Her earliest memories are of her father reading aloud classics such as “Treasure Island” and “The Jungle Book.” Going to the Biloxi Public Library, a two-story Spanish Mission building a block from the Gulf, was like “walking up into this heaven of books,” she said. Swan was so precocious, she read through the entire children’s floor and was given special permission “to go downstairs” and read the adult books. 

Her father, an insurance agent, knew everyone in town. Soon, Swan remembers, he started telling her stories about the eccentric, secretive characters who populated Biloxi. There was George Ohr, the “Mad Potter of Biloxi,” and Walter Anderson, the reclusive painter from Ocean Springs who was known to spend hours sitting on his long skiff sketching birds, alligators and palmetto trees. 

These stories piqued Swan’s curiosity in the inner lives of artists.

“Those tales almost became to me as mythic as the reading,” she said. “It was this kind of otherworldly thing because I didn’t know these painters, so they took on these great outlines of their lives.” 

Swan left Biloxi in 1969 to attend Loyola University in New Orleans. After a year, she transferred to Princeton as part of the second wave of women to attend the Ivy League school. It was an “overwhelmingly male” experience, Swan said. At the time, most of the women who had stepped foot on campus were not students but “imports,” as they were called — coeds from neighboring colleges who visited the upperclassmen on the weekends.

“I remember sitting in big lecture classes and being one of four women in a sea of men,” she said. “We were always sitting together because the guys just didn’t know what to make of the women.” 

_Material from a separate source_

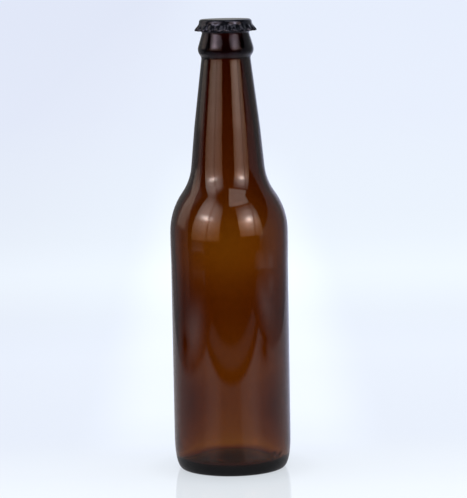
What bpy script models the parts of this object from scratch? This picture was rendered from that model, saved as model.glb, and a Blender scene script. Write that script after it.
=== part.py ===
"""Longneck glass beer bottle of 355 ml with an uncrimped crown cap resting on its mouth.

Units are metres and +Z is up. The bottle stands on its bearing ring at the origin, and its axis
is the Z axis. Run with: blender --background --python part.py
"""

import math

import bpy
from mathutils import Vector

OBJECT_NAME = "glass_beer_bottle"

# --- Bottle, outside -------------------------------------------------------------------------
BODY_RADIUS = 0.03050
SHOULDER_RADIUS = 0.03068
GLASS_HEIGHT = 0.2344

# The heel is a quarter of a superellipse between the bearing ring and the straight body.
BEARING_OUTER_RADIUS = 0.0260
BEARING_INNER_RADIUS = 0.0242
HEEL_HEIGHT = 0.0181
HEEL_POWER = 2.36
PUNT_DEPTH = 0.0032

# The label panel is the straight body, and a slightly wider contact band stands above it.
PANEL_TOP = 0.1080
BAND_BOTTOM = 0.1180
BAND_BLEND = 0.0300

# Corners where the straight lines of the outline would meet, each with its fillet.
SHOULDER_HEIGHT = 0.1360
SHOULDER_FILLET = 0.0357
NECK_FOOT_RADIUS = 0.01978
NECK_FOOT_HEIGHT = 0.1513
NECK_FOOT_FILLET = 0.0273
NECK_MIDDLE_RADIUS = 0.01705
NECK_MIDDLE_HEIGHT = 0.1795
NECK_MIDDLE_FILLET = 0.1485
NOTCH_RADIUS = 0.01267
NOTCH_HEIGHT = 0.2153
NOTCH_FILLET = 0.0026

# The finish: a bead to lift the bottle by, and above it the locking ring and the lip.
BEAD_RADIUS = 0.01486
BEAD_HEIGHT = 0.2188
BEAD_FILLET = 0.0050
THROAT_RADIUS = 0.01217
THROAT_HEIGHT = 0.2279
THROAT_FILLET = 0.0004
LOCKING_RING_RADIUS = 0.0130
LOCKING_RING_HEIGHT = 0.2294
LOCKING_RING_FILLET = 0.0008
LIP_FILLET = 0.0022
MOUTH_FILLET = 0.0012

# --- Bottle, inside --------------------------------------------------------------------------
BORE_RADIUS = 0.0080
BORE_FOOT_HEIGHT = 0.2160
BORE_FOOT_FILLET = 0.0200
INNER_NECK_RADIUS = 0.0138
INNER_NECK_HEIGHT = 0.1800
INNER_NECK_FILLET = 0.1200
INNER_FOOT_RADIUS = 0.0169
INNER_FOOT_HEIGHT = 0.1510
INNER_FOOT_FILLET = 0.0300
BODY_WALL = 0.00225
INNER_SHOULDER_HEIGHT = 0.1345
INNER_SHOULDER_FILLET = 0.0335
FLOOR_EDGE_HEIGHT = 0.0050
FLOOR_EDGE_FILLET = 0.0042
FLOOR_CENTRE_HEIGHT = 0.0080

# --- Crown cap -------------------------------------------------------------------------------
CROWN_STEEL = 0.00025
CROWN_HEIGHT = 0.0060
SEAT_GAP = 0.00035
CROWN_TOP_RADIUS = 0.01345
CROWN_TOP_FILLET = 0.0015
SKIRT_BEND_RADIUS = 0.01385
SKIRT_BEND_DROP = 0.0026
SKIRT_BEND_FILLET = 0.0030
RIM_RADIUS = 0.01610
RIM_BAND = 0.0007
FLUTE_COUNT = 21
FLUTE_DEPTH = 0.0014
FLUTE_START_DROP = 0.0014

# --- Facets ----------------------------------------------------------------------------------
BOTTLE_FACETS = 56
FACETS_A_FLUTE = 6
HEEL_RINGS = 7
DOME_RINGS = 4
FILLET_STEP = math.radians(18.0)
STRAIGHT_TURN = math.radians(2.0)
WELD_DISTANCE = 1.0e-6
SMOOTH_ANGLE = math.radians(35.0)

# --- Finishes: linear colour, roughness, metallic, transmission, refractive index -------------
AMBER_GLASS = ((0.32, 0.115, 0.012, 1.0), 0.03, 0.0, 1.0, 1.52)
BLACK_LACQUER = ((0.012, 0.012, 0.014, 1.0), 0.28, 0.0, 0.0, 1.50)


def clear_scene():
    """Remove every object that the file starts with."""
    for thing in list(bpy.data.objects):
        bpy.data.objects.remove(thing, do_unlink=True)


def make_collection(name):
    """Return a new collection that is linked to the scene."""
    collection = bpy.data.collections.new(name)
    bpy.context.scene.collection.children.link(collection)
    return collection


def make_material(name, finish):
    """Return a Principled material from one of the finishes named above."""
    colour, roughness, metallic, transmission, refraction = finish
    material = bpy.data.materials.new(name)
    material.use_nodes = True
    material.diffuse_color = colour
    shader = material.node_tree.nodes["Principled BSDF"]
    shader.inputs["Base Color"].default_value = colour
    shader.inputs["Roughness"].default_value = roughness
    shader.inputs["Metallic"].default_value = metallic
    shader.inputs["Transmission Weight"].default_value = transmission
    shader.inputs["IOR"].default_value = refraction
    return material


def fillet(before, corner, after, radius):
    """Return the points of the arc that rounds a corner between two straight lines."""
    back = (before - corner).normalized()
    ahead = (after - corner).normalized()
    turn = math.pi - back.angle(ahead)
    if radius <= 0.0 or turn < STRAIGHT_TURN:
        return [corner]
    reach = radius * math.tan(turn / 2.0)
    centre = corner + (back + ahead).normalized() * math.hypot(radius, reach)
    spoke = corner + back * reach - centre
    side = math.copysign(1.0, back.x * ahead.y - back.y * ahead.x)
    steps = max(2, math.ceil(turn / FILLET_STEP))
    points = []
    for step in range(steps + 1):
        angle = -side * turn * step / steps
        swing = Vector((spoke.x * math.cos(angle) - spoke.y * math.sin(angle),
                        spoke.x * math.sin(angle) + spoke.y * math.cos(angle)))
        points.append(centre + swing)
    return points


def rounded_line(corners):
    """Return (radius, height) points through corners given as (radius, height, fillet)."""
    places = [Vector(corner[:2]) for corner in corners]
    line = [places[0]]
    for index in range(1, len(corners) - 1):
        line += fillet(places[index - 1], places[index], places[index + 1], corners[index][2])
    line.append(places[-1])
    return line


def heel_line():
    """Return the heel's curve, from the foot of the straight body down to the bearing ring."""
    points = []
    for ring in range(1, HEEL_RINGS + 1):
        angle = math.pi / 2.0 * (1.0 - ring / HEEL_RINGS)
        swell = math.sin(angle) ** (2.0 / HEEL_POWER)
        drop = math.cos(angle) ** (2.0 / HEEL_POWER)
        radius = BEARING_OUTER_RADIUS + (BODY_RADIUS - BEARING_OUTER_RADIUS) * swell
        points.append(Vector((radius, HEEL_HEIGHT * (1.0 - drop))))
    return points


def dome_line(edge_radius, edge_height, centre_height):
    """Return a shallow dome from just inside its edge to the axis."""
    points = []
    for ring in range(1, DOME_RINGS + 1):
        reach = 1.0 - ring / DOME_RINGS
        height = centre_height + (edge_height - centre_height) * reach ** 2
        points.append(Vector((edge_radius * reach, height)))
    return points


def inside_line():
    """Return the inside of the bottle, from the middle of its floor up to the mouth."""
    inner_radius = BODY_RADIUS - BODY_WALL
    floor_edge = inner_radius - FLOOR_EDGE_FILLET
    floor = dome_line(floor_edge, FLOOR_EDGE_HEIGHT, FLOOR_CENTRE_HEIGHT)
    wall = rounded_line([
        (floor_edge, FLOOR_EDGE_HEIGHT, 0.0),
        (inner_radius, FLOOR_EDGE_HEIGHT, FLOOR_EDGE_FILLET),
        (inner_radius, INNER_SHOULDER_HEIGHT, INNER_SHOULDER_FILLET),
        (INNER_FOOT_RADIUS, INNER_FOOT_HEIGHT, INNER_FOOT_FILLET),
        (INNER_NECK_RADIUS, INNER_NECK_HEIGHT, INNER_NECK_FILLET),
        (BORE_RADIUS, BORE_FOOT_HEIGHT, BORE_FOOT_FILLET),
        (BORE_RADIUS, GLASS_HEIGHT - MOUTH_FILLET, 0.0),
    ])
    return floor[::-1] + wall[1:]


def outside_line():
    """Return the outside of the bottle, from the mouth down to the straight body's foot."""
    return rounded_line([
        (BORE_RADIUS, GLASS_HEIGHT - MOUTH_FILLET, 0.0),
        (BORE_RADIUS, GLASS_HEIGHT, MOUTH_FILLET),
        (LOCKING_RING_RADIUS, GLASS_HEIGHT, LIP_FILLET),
        (LOCKING_RING_RADIUS, LOCKING_RING_HEIGHT, LOCKING_RING_FILLET),
        (THROAT_RADIUS, THROAT_HEIGHT, THROAT_FILLET),
        (BEAD_RADIUS, BEAD_HEIGHT, BEAD_FILLET),
        (NOTCH_RADIUS, NOTCH_HEIGHT, NOTCH_FILLET),
        (NECK_MIDDLE_RADIUS, NECK_MIDDLE_HEIGHT, NECK_MIDDLE_FILLET),
        (NECK_FOOT_RADIUS, NECK_FOOT_HEIGHT, NECK_FOOT_FILLET),
        (SHOULDER_RADIUS, SHOULDER_HEIGHT, SHOULDER_FILLET),
        (SHOULDER_RADIUS, BAND_BOTTOM, BAND_BLEND),
        (BODY_RADIUS, PANEL_TOP, BAND_BLEND),
        (BODY_RADIUS, HEEL_HEIGHT, 0.0),
    ])


def base_line():
    """Return the flat bearing ring and the shallow push-up inside it."""
    ring = [Vector((BEARING_INNER_RADIUS, 0.0))]
    return ring + dome_line(BEARING_INNER_RADIUS, 0.0, PUNT_DEPTH)


def crown_line():
    """Return the outside of the crown over its ridges, from the middle of the top to the rim."""
    top = GLASS_HEIGHT + SEAT_GAP + CROWN_STEEL
    rim = top - CROWN_HEIGHT
    return rounded_line([
        (0.0, top, 0.0),
        (CROWN_TOP_RADIUS, top, CROWN_TOP_FILLET),
        (SKIRT_BEND_RADIUS, top - SKIRT_BEND_DROP, SKIRT_BEND_FILLET),
        (RIM_RADIUS, rim + RIM_BAND, 0.0),
        (RIM_RADIUS, rim, 0.0),
    ])


def turned_object(name, line, facets, collection):
    """Turn a line of (radius, height) points round the Z axis into an object."""
    mesh = bpy.data.meshes.new(name)
    edges = [(index, index + 1) for index in range(len(line) - 1)]
    mesh.from_pydata([(point.x, 0.0, point.y) for point in line], edges, [])
    turned = bpy.data.objects.new(name, mesh)
    collection.objects.link(turned)
    screw = turned.modifiers.new("Turn", "SCREW")
    screw.axis = "Z"
    screw.angle = 2.0 * math.pi
    screw.steps = facets
    screw.render_steps = facets
    screw.use_merge_vertices = True
    screw.merge_threshold = WELD_DISTANCE
    bpy.context.view_layer.objects.active = turned
    bpy.ops.object.modifier_apply(modifier=screw.name)
    return turned


def finish_object(thing, material):
    """Give an object its material and round shading with crisp edges."""
    thing.data.materials.append(material)
    thing.data.shade_smooth()
    thing.data.set_sharp_from_angle(angle=SMOOTH_ANGLE)


def make_bottle(collection):
    """Build the glass: one open-mouthed hollow solid of revolution."""
    line = inside_line() + outside_line()[1:] + heel_line() + base_line()
    bottle = turned_object("bottle", line, BOTTLE_FACETS, collection)
    finish_object(bottle, make_material("amber_glass", AMBER_GLASS))
    return bottle


def flute_skirt(crown, top):
    """Press the flutes into the crown's skirt, deeper towards the rim."""
    start = top - FLUTE_START_DROP
    rim = top - CROWN_HEIGHT
    for vertex in crown.data.vertices:
        place = vertex.co
        if place.z >= start:
            continue
        angle = math.atan2(place.y, place.x)
        depth = FLUTE_DEPTH * (start - place.z) / (start - rim)
        radius = math.hypot(place.x, place.y)
        shrunk = radius - depth * (1.0 - math.cos(FLUTE_COUNT * angle)) / 2.0
        place.x *= shrunk / radius
        place.y *= shrunk / radius


def make_crown(collection):
    """Build the crown cap as it comes from the press: flared, fluted and not yet crimped."""
    facets = FLUTE_COUNT * FACETS_A_FLUTE
    crown = turned_object("crown_cap", crown_line(), facets, collection)
    flute_skirt(crown, GLASS_HEIGHT + SEAT_GAP + CROWN_STEEL)
    solidify = crown.modifiers.new("Steel", "SOLIDIFY")
    solidify.thickness = CROWN_STEEL
    solidify.offset = -1.0
    solidify.use_even_offset = True
    bpy.ops.object.modifier_apply(modifier=solidify.name)
    finish_object(crown, make_material("black_lacquered_steel", BLACK_LACQUER))
    return crown


def main():
    """Build the bottle and its cap."""
    clear_scene()
    collection = make_collection(OBJECT_NAME)
    make_bottle(collection)
    make_crown(collection)


main()
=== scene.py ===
"""Looks of a longneck beer bottle in amber glass with an uncrimped black crown on its mouth.

Units are metres and +Z is up. The bottle stands at the origin with its axis on Z, and the
studio's front, where the camera stands, is -Y. Azimuths turn from -Y towards +X.
"""

import logging
import math
from dataclasses import dataclass
from enum import Enum
from typing import Any, Callable, Optional, Sequence, Union

import bmesh
import bpy
from mathutils import Matrix, Vector


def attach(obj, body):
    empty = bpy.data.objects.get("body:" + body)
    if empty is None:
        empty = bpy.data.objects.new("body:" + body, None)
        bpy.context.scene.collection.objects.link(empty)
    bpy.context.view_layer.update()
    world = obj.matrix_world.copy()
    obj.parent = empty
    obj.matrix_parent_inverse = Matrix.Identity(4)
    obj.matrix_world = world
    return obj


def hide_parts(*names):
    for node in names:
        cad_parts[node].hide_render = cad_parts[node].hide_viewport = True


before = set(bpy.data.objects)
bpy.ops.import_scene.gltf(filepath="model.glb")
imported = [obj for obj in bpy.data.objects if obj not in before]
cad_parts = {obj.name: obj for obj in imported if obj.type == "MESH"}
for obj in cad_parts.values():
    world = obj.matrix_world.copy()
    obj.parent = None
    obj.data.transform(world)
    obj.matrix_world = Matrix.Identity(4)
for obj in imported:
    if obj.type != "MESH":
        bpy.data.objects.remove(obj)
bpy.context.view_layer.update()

LOG = logging.getLogger("bottle")
MM = 0.001
FULL_TURN = 2.0 * math.pi
AXIS = (0.0, 0.0, 1.0)
ORIGIN = (0.0, 0.0, 0.0)
# Points nearer than this are one point, and a point this near to an outline lies on it.
WELD_DISTANCE = 1.0e-6
HAIR = 3.0e-6
HEIGHT_DIGITS = 7
HALF_A_BOUNCE = 0.5

Tree = bpy.types.NodeTree
Shader = Union[float, tuple, bpy.types.Node, bpy.types.NodeSocket]


class Slot(Enum):
    """The material slots."""

    GLASS = "amber_glass"
    LACQUER = "black_lacquered_steel"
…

Since she ventured north, Swan has found herself running into Mississippians again and again. One of the first people she met at Princeton was from Yazoo City. At Time Magazine, where Swan took her first writing gig after moving to New York City in late 1975, she met one of her best friends: the late Alice Rose George from Silver Creek. 

“Our relationship was just drenched in Mississippi,” Swan said of George. “It was so indelible, our love of history and culture—I could go on and on. Linens, you know, we all love linens, Mississippi women who go north. Linens! Gentility! Garden gloves! It’s just a way of appreciating things that we grew up with.” 

“But there were other Mississippians too,” she added, such as Rea Hederman, the heir to the Clarion-Ledger who purchased the New York Review of Books, and Diane Rosen, a journalist from Birmingham. “We just kind of found each other.” 

Together, they convened at annual picnics in Central Park for writers from Mississippi. “We start off by saying, ‘Well I’m from Mississippi,’ and it’s kind of a badge of pride.” 

After a decade or so working in magazines, Swan found herself wanting to “bite into a huge piece of apple” — that is, write a book. In 1989, one of Swan’s editors from Time recommended her to write a biography of de Kooning. She was interested in the project because de Kooning reminded her of the characters she grew up with in Biloxi — artists with a complex, intense inner life. 

“The more quirky and eccentric the person, the better if you’re writing about an artist,” she said, “because you want to deal with a mind that is as interesting as the art it produced.” 

Swan and her husband won the Pulitzer for that work in 2005, the same year Hurricane Katrina hit her hometown.  The Pulitzer resulted in an offer to write about Bacon.

“Francis Bacon was the Oscar Wilde of his day,” Swan said. “He dominated every room he was in. He was the ‘king of Soho;’ he was called the ‘sacred monster.’ He always knew he was the most important man in the room. I mean, when you have a life like that … that is just catnip to biographers.” 

Long before Swan began writing about artists, she dreamed of pursuing a biography of Eudora Welty. Swan had a connection with an editor at Random House who encouraged her to go down to Jackson to explore the idea. 

So she went. Outside Welty’s house in the Belhaven neighborhood of Jackson, Swan had ice tea with a companion of Welty’s. “She said Eudora isn’t here but she’ll think about it.” 

Welty decided against her proposal. 

“That was my first love,” Swan said. “I wanted to write about her and immerse myself in her books. But that’s the fish that got away.”